# Task statement:
Copy out all the data, word for word.

# Recorded data:
★ ★ ★ ★ ★ ★ ★

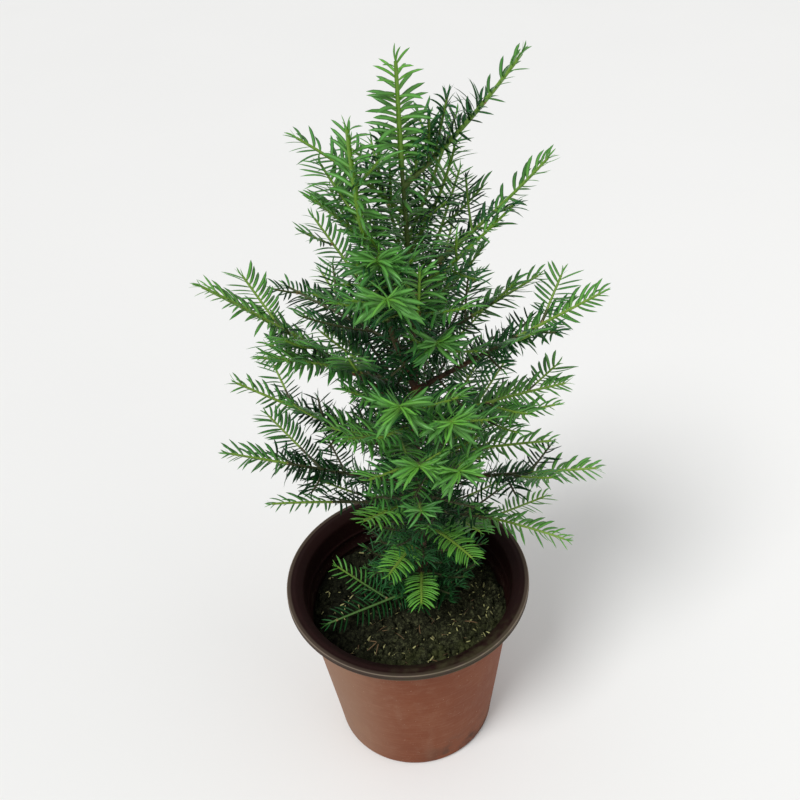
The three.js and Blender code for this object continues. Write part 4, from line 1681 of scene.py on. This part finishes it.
def arc(centre, radius, start, stop, count):
    """Points of a round stretch of a section, from one angle to another."""
    turns = [math.radians(lerp(start, stop, i / count)) for i in range(count + 1)]
    return [(centre[0] + radius * math.cos(t), centre[1] + radius * math.sin(t)) for t in turns]


ON_AXIS = 1e-9


class Rim:
    """Corners of the rim's section, each as a step inwards and a step up."""

    UNDERSIDE = ((0.00286, 0), (0.00176, -0.0006))
    LIP = (
        (0.00165, 0.0006), (0.00132, 0.0001), (0.00066, 0), (0.000165, 0.0002), (0, 0.0006),
        (0, 0.0012), (0.0004, 0.0015), (0.0004, 0.0021), (0.0001, 0.0024),
    )
    TOP = ((0.0024, -0.0002), (0.0030, -0.0004))
    MOUTH = ((-0.0020, -0.0004), (-0.0012, -0.0001), (0, -0.0003), (0.0016, -0.0018))
    ROUND = 0.0012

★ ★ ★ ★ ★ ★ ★

# Full answer:
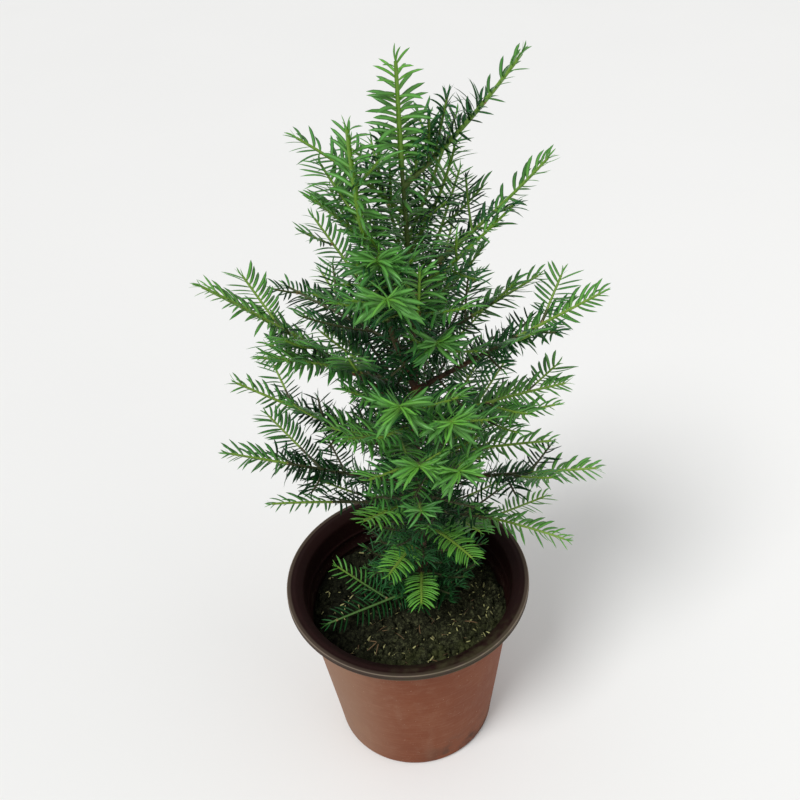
The three.js and Blender code for this object continues. Write part 4, from line 1681 of scene.py on. This part finishes it.
def arc(centre, radius, start, stop, count):
    """Points of a round stretch of a section, from one angle to another."""
    turns = [math.radians(lerp(start, stop, i / count)) for i in range(count + 1)]
    return [(centre[0] + radius * math.cos(t), centre[1] + radius * math.sin(t)) for t in turns]


ON_AXIS = 1e-9


class Rim:
    """Corners of the rim's section, each as a step inwards and a step up."""

    UNDERSIDE = ((0.00286, 0), (0.00176, -0.0006))
    LIP = (
        (0.00165, 0.0006), (0.00132, 0.0001), (0.00066, 0), (0.000165, 0.0002), (0, 0.0006),
        (0, 0.0012), (0.0004, 0.0015), (0.0004, 0.0021), (0.0001, 0.0024),
    )
    TOP = ((0.0024, -0.0002), (0.0030, -0.0004))
    MOUTH = ((-0.0020, -0.0004), (-0.0012, -0.0001), (0, -0.0003), (0.0016, -0.0018))
    ROUND = 0.0012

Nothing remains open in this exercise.